What has been accomplished by Secretary Weinberger in reducing decades of gold-plating, cost overrunning and contract sole-sourcing has been done because he has begun to reverse 30 years of overcentralization and begun to restore accountability. In shipbuilding alone competition has been increased from 15 percent to 84 percent in only four years, with a payoff of $2.4 billion in cost underruns.

What must be done now is to recognize the falsity of current calls for more bureaucracy and centralization; to lay aside the calls of those who seek to use the current debate to settle old political or ideological scores; and to begin to apply the lessons so visible in current headlines.

We need no new legislation; we need the repeal of hundreds of linear feet of existing statutes and regulations.

We need no new bureaucratic entities; we need a large reduction in the number and size of existing ones.
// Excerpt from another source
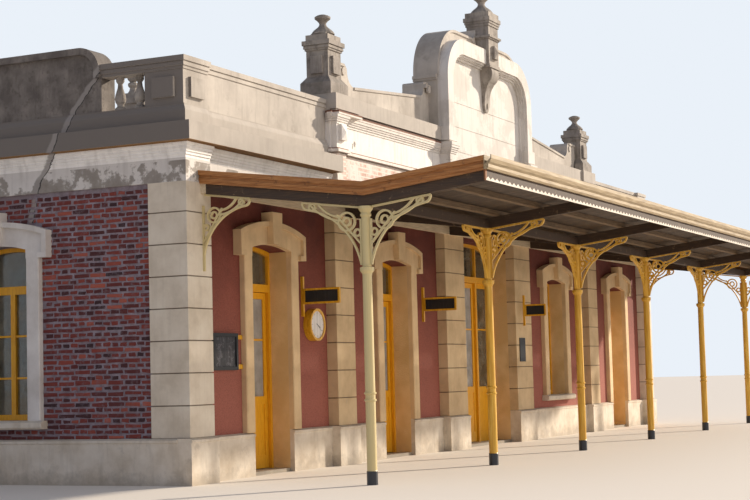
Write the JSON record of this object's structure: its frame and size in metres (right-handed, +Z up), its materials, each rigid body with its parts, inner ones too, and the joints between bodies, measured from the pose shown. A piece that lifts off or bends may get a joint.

We need no more centralization and unification; we need more decentralization and accountability through which the strong secretary of defense can unify all efforts to a central policy.

We need Congress to end the current chaos of subcommittees and reassert an orderly, strong role in meeting its constitutional responsibilities through a reasonable number of serious subcommittees.

In short, both Congress and the defense establishment must be de-organized to liberate the thousands of dedicated defense professionals in both institutions from their bureaucratic bondage and allow their common sense to prevail.